Britain’s most senior police officer, the Metropolitan Police Commissioner Cressida Dick has spoken out against allegations of institutional racism levelled at the force recently by Labour MP Dawn Butler.
Dame Cressida denied that the Met was institutionally racist stating that they have a zero-tolerance policy on the issue. Speaking to Channel 4 News the Met’s top cop added that accusations of racism in the force were “not helpful”.
She said in the interview, “We have zero tolerance of racist behaviour within the Met. Just last week somebody was sacked for racist conduct. And everybody knows that is the case.

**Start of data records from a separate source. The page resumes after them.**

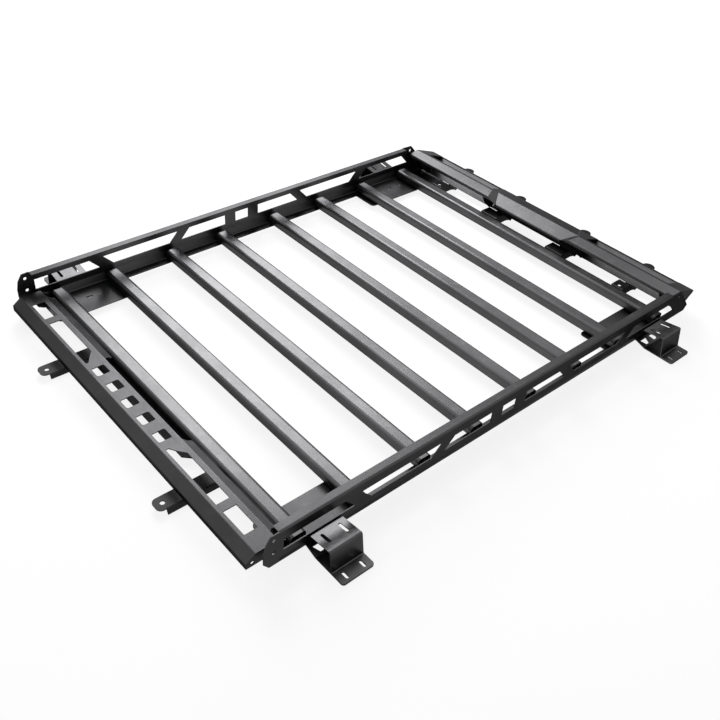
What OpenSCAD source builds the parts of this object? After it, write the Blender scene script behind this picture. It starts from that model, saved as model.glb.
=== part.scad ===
// Roof rack: two folded side panels, eight slats, a pierced rear rail, a wind deflector and four feet
// Millimetres, +Z up, +Y towards the vehicle's front, +X across; the origin is on the ground at mid rack

/* [Frame] */
// width over the outer faces of the two side panels
rack_w = 1250; // [1150:10:1400]
// thickness of the folded sheet
sheet_t = 3; // [2.5:0.5:3.5]
// radius on the inside of a fold
bend_r = 2.5; // [1.5:0.5:3]
// ground to the underside of the side panels
foot_drop = 29; // [26:1:36]

/* [Side panels] */
// height of a side panel
web_h = 101; // [98:1:112]
// width of the flange folded in along the top
top_flange = 24; // [18:1:30]
// width of the flange folded in along the bottom
low_flange = 39; // [30:1:46]
// drop of the bottom flange's underside under the ears
flange_drop = 15; // [12:1:16]
// height at which the web turns in
lean_from = 13; // [9:1:18]
// distance the web leans in at its foot
web_lean = 8; // [4:1:11]
// chamfer on the corners of the bottom flange
flange_chamfer = 13; // [6:1:18]
// middle of the rack to the rear end of the folds
panel_rear = 767; // [760:1:780]
// middle of the rack to the front end of the folds
panel_front = 770; // [765:1:780]
// lower edge of the openings in the web
open_low = 34; // [30:1:38]
// upper edge of the openings in the web
open_high = 69; // [62:1:74]
// half length of the middle opening
open_mid = 26.6; // [20:0.2:34]
// start of the second openings from the middle
open_second = 69; // [60:1:76]
// end of the second openings, at their lower edge
open_second_end = 245; // [236:1:252]
// start of the third openings, at their lower edge
open_third = 289; // [285:1:298]
// end of the third openings, at their lower edge
open_third_end = 495; // [480:1:500]
// start of the end openings, at their lower edge
open_fourth = 543; // [538:1:550]
// lean of the slanted ends of the openings
open_lean = 33; // [24:1:36]
// end of the rear opening
open_rear_end = 755; // [740:1:758]
// end of the front opening, at its lower edge
open_front_end = 799; // [790:1:806]
// reach of the rear ear behind the folds
rear_ear = 43; // [36:1:50]
// reach of the front ear ahead of the folds
front_ear = 122; // [110:1:130]
// diameter of the holes in the ears
ear_hole_d = 10.5; // [8:0.5:12]
// rear ear holes from the ear's rear edge
rear_hole_in = 29; // [20:1:32]
// height of the lower ear holes
ear_hole_low = 41; // [36:1:46]
// height of the upper ear holes
ear_hole_high = 82; // [76:1:86]
// front ear holes, the upper one from the middle of the rack
front_hole_high_y = 812; // [806:1:816]
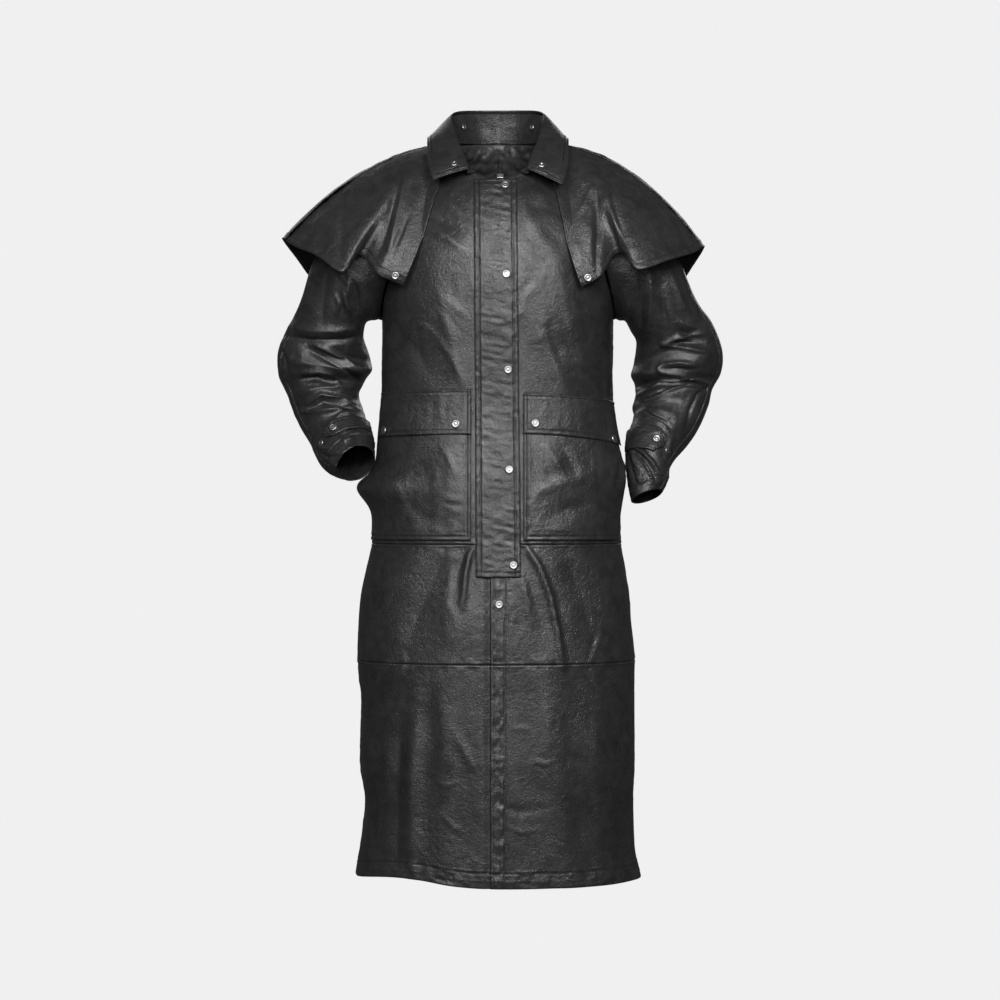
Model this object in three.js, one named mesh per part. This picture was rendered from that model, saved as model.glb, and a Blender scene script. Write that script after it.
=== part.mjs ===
// A full-length leather duster coat in its worn shape, with no wearer: shoulder cape, shirt collar, storm flap,
// large patch pockets with flaps, and sleeves bent so that their cuffs end at the pocket mouths.
// Millimetres, +Z up. The front faces -Y and +X is the wearer's left. The origin lies between the shoulder tips.
import * as THREE from "three";

// Driving dimensions
const LEATHER = 2.0; // wall of the body, sleeves and cape
const TRIM_LEATHER = 1.6; // wall of the pieces that are sewn on top
const LINING = 1.0;
const LAYER_GAP = 0.5; // between a panel and what lies on it
const SEAM_INSET = 0.2; // each side of a seam steps back by this

const HEM_Z = -1234;
const HEM_RISE = 14; // the right front's hem hangs a little shorter
const HEM_RISE_ANGLE = -50;
const HEM_RISE_SPAN = 24;
const SKIRT_SEAM_Z = -858; // between the two tiers of the skirt
const HIP_SEAM_Z = -656; // under the pockets
const ARMPIT_Z = -262;
const SHOULDER_TIP_Z = -6;
const NECK_SCOOP = 2.2; // how late the neckline drops towards the front
const NECK_FRONT_Z = -29;
const NECK_SIDE_Z = 43;
const NECK_BACK_Z = 52;

const LEFT_EDGE_X = -13; // edge of the left front, which laps over the right one
const RIGHT_EDGE_X = 28; // edge of the right front, hidden under the left one
const LAP_DROP = LEATHER + 1.7; // how far the right front steps back under the left one
const LAP_STEP = 0.045; // share of the right front's width over which it steps back

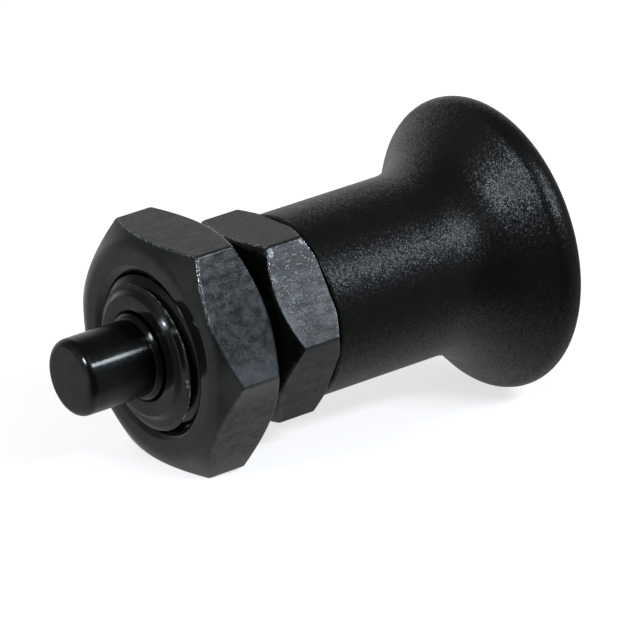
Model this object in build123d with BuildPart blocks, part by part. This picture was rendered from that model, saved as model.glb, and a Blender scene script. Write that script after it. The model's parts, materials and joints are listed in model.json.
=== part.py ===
"""Indexing plunger: a spring-loaded index pin in a threaded guide body, with a lock nut and a pull knob.

Units are millimetres. The plunger's axis is X. The pin points to -X and the knob is at +X. The origin is
the centre of the hex collar's front face, and the lock nut lies with one flat straight down, at -Z.
"""

import os
from math import asin, cos, radians, sin, sqrt, tan

from build123d import *

# --- index pin ---
pin_diameter = 8.0
pin_projection = 8.4            # from the nose's end face to the tip; a pull this long brings it flush
pin_tip_radius = 0.9
guide_step = 0.5                # radial, pin to guide
guide_clearance = 0.03          # radial, running fit of the guide in its bore
guide_projection = 0.25         # how far the guide shows in front of the nose
guide_chamfer = 0.3
guide_mouth_chamfer = 0.3       # countersink of the guide bore at the nose
guide_bore_length = 7.2         # from the nose's end face to the spring chamber
flange_step = 1.0               # radial, guide to the flange that stops the pin and carries the spring
flange_clearance = 0.2          # radial, flange to spring chamber
flange_length = 2.0
stem_step = 0.5                 # radial, stem to its threaded end
stem_end_length = 7.5           # threaded end, held in the knob's insert
stem_end_chamfer = 0.5

# --- spring and rear bush ---
spring_wire = 1.1
spring_wire_sides = 8           # the round wire is drawn with flats, which keeps the spring light
spring_clearance = 0.2          # radial, spring to spring chamber
spring_stem_room = 1.4          # radial, spring to stem
spring_active_turns = 5
spring_end_turns = 1            # closed turns at each end, ground flat
spring_end_gap = 0.06           # between the closed turns
spring_reserve = 2.35           # length left above the solid length when the pin is fully pulled
bush_length = 3.0
bush_clearance = 0.04           # radial, running fit of the stem in the rear bush
bush_bore_chamfer = 0.4

# --- lock nut ---
nut_wall = 4.0                  # from the thread to a flat
nut_height = 8.0
nut_gap = 2.1                   # between the nut and the collar
nut_face_inset = 1.0            # radial, from a flat to the ring face inside the corner chamfer
nut_chamfer_angle = 33.0
nut_countersink = 0.55          # radial, from the thread to the rim of the countersink
nut_thread_clearance = 0.05     # radial, nut bore to mounting thread

# --- guide body ---
nose_wall = 2.3                 # from the spring chamber to the outside of the thread
nose_lead = 1.1                 # how far the nose stands out of the nut
nose_chamfer_depth = 1.0        # radial
nose_chamfer_length = 0.85      # along the axis
collar_seat_width = 1.5         # from the thread to a flat of the collar
collar_length = 6.45
collar_face_inset = 0.5         # radial, from a flat to the edge of the seating face
collar_rear_cut = 0.4           # radial, how far outside the flats the rear corner chamfer starts
collar_chamfer_angle = 38.0
collar_clocking = -2.0          # how far the collar's flats are turned from the nut's
hex_edge_radius = 0.4           # rounding of the six long edges of nut and collar
shank_wall = 1.3                # from the spring chamber to the outside of the rear shank
shank_rear_chamfer = 0.5

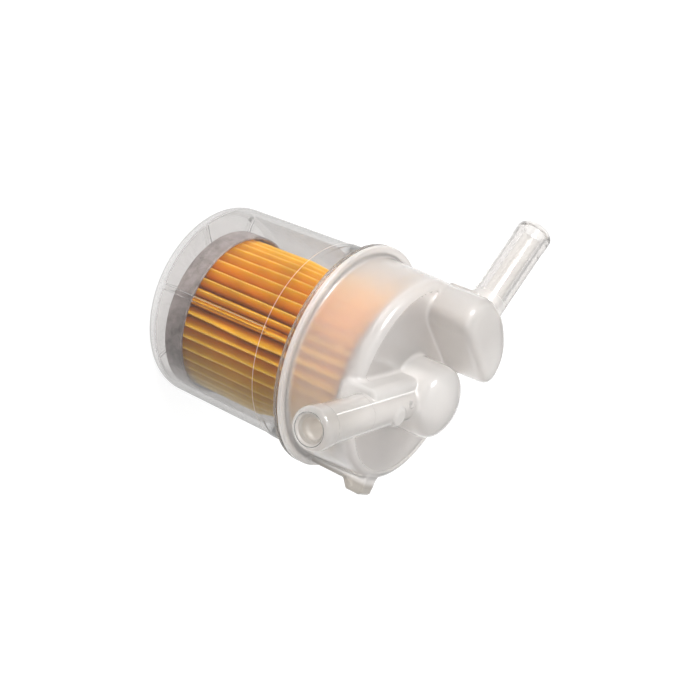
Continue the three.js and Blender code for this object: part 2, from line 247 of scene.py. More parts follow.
def add_value(piece, name, values):
    """A number at each point that the piece's material reads by name."""
    made = piece.data.attributes.new(name, "FLOAT", "POINT")
    made.data.foreach_set("value", np.asarray(values, np.float32))


def even_angles(count):
    return [FULL_TURN * i / count for i in range(count)]


def arc(centre_radius, centre_height, size, start, end, steps=6):
    """Points of a rounded corner, from angle start to angle end in degrees."""
    made = []
    for step in range(steps + 1):
        a = math.radians(start + (end - start) * step / steps)
        made.append((centre_radius + size * math.cos(a), centre_height + size * math.sin(a)))
    return made


def guarded(outline, guard=0.12, longest=3.0):
    """The outline with its long edges cut up, and a point close to each end so that shading stays flat."""
    made = []
    for (r0, z0), (r1, z1) in zip(outline, outline[1:]):
        length = math.hypot(r1 - r0, z1 - z0)
        made.append((r0, z0))
        if length < 6 * guard:
            continue
        steps = max(1, math.ceil(length / longest))
        places = [guard / length, *[k / steps for k in range(1, steps)], 1 - guard / length]
        made += [(r0 + (r1 - r0) * t, z0 + (z1 - z0) * t) for t in places]
    return made + [outline[-1]]


def moved(points, x, y, z=0):
    return np.asarray(points, float) + np.array([x, y, z])


# ---- materials -----------------------------------------------------------------------------------

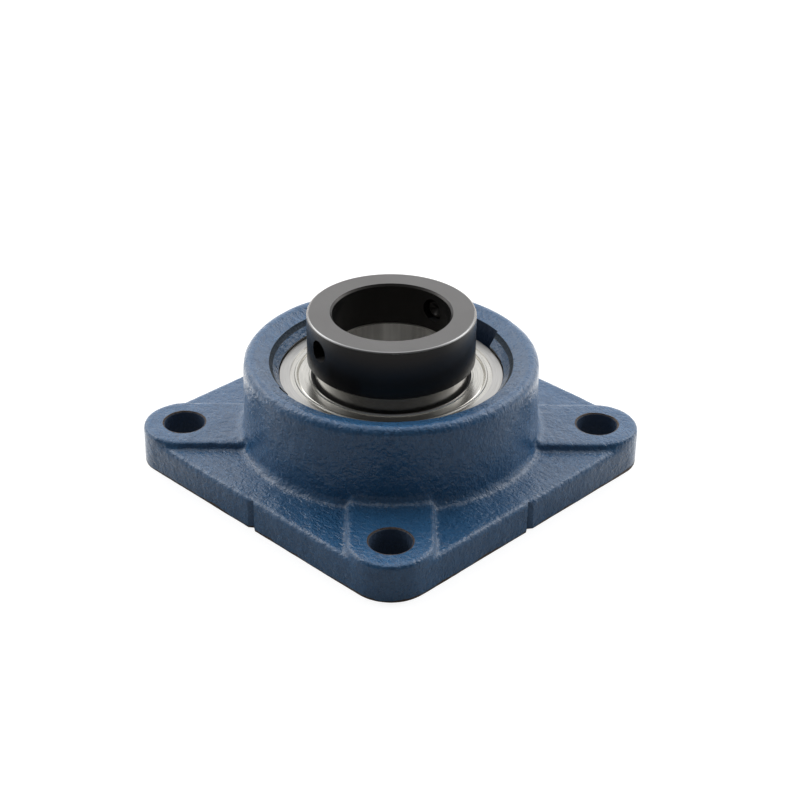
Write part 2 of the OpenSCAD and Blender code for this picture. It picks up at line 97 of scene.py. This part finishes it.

“We embraced the challenge, if you like, that was set for us 20 years ago by Sir William Macpherson in the Stephen Lawrence Inquiry in which he came up with a definition of institutional racism.
“I was the person charged with implementing the recommendations and I’m very proud of what we did. I think we’ve come a very, very, very long way.”
On the Stephen Lawrence Case
Meanwhile, the police chief also said that she cared “deeply” about the investigation into the death of Stephen Lawrence, the teenager murdered by racists in Eltham, south-east London in April 1993.
To date only two of five suspects have been jailed. Gary Dobson and David Norris were jailed for the murder in 2012,
Dame Cressida confirmed that the case will be revisited every two years to see if any new evidence had come to light.
She said, “I don’t want to hold out false hopes, but it seems to me extremely likely if you look forward, that at some stage we will not be in an inactive phase (of the investigation)”.
Stop and Search
On the issue of police stop and search, she said that young black men were “hugely disproportionately stabbed and killed” and “hugely tangled up” in the criminal justice system.
She said police carry out stop and search searches in areas of high violence to ensure that knives were taken off the street and added that 4,500 weapons were removed as a result of this last year alone.